After an accident, your options are more limited but still real. If your carrier applies a steep surcharge at renewal, shop immediately — not all carriers weigh a first teen accident equally, and some (USAA, Erie, Auto-Owners) have more forgiving surcharge schedules for young drivers. If your teen qualifies for a good student discount (3.0 GPA or higher) and you haven't submitted proof recently, do so before renewal — the 10–25% discount partially offsets the accident surcharge. If your state allows it, consider whether moving your teen to a separate policy makes sense — in some cases, isolating the teen's accident history to their own policy protects your own claim-free discount, though this strategy only works if your rate without the teen is still lower than keeping them on your policy with the surcharge applied.
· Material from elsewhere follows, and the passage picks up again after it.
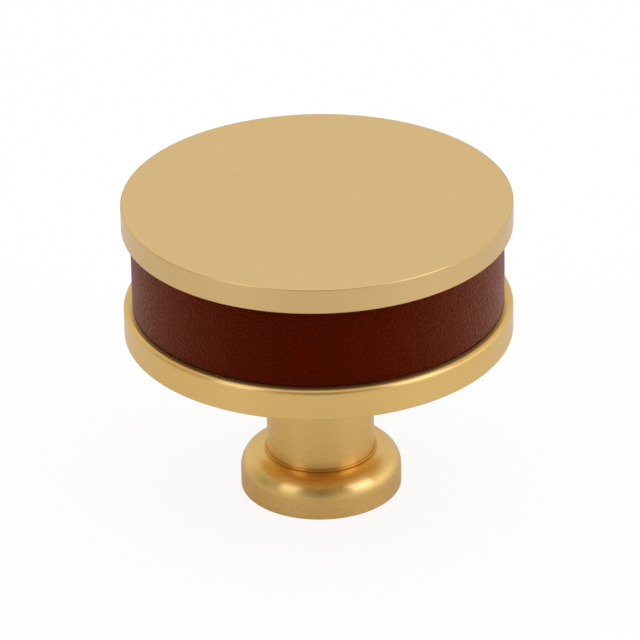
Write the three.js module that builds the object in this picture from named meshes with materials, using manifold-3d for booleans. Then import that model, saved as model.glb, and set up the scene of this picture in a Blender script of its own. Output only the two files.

Finally, if your teen's accident involved a violation of graduated licensing restrictions or resulted in a traffic citation, the premium impact compounds — you're facing both the accident surcharge and a violation surcharge, which together can push your rate 80–120% higher. In those cases, working with your teen to complete a defensive driving course (which many states allow once every 3 years to remove a point from the record) can reduce the violation surcharge, though it typically does not affect the accident surcharge itself.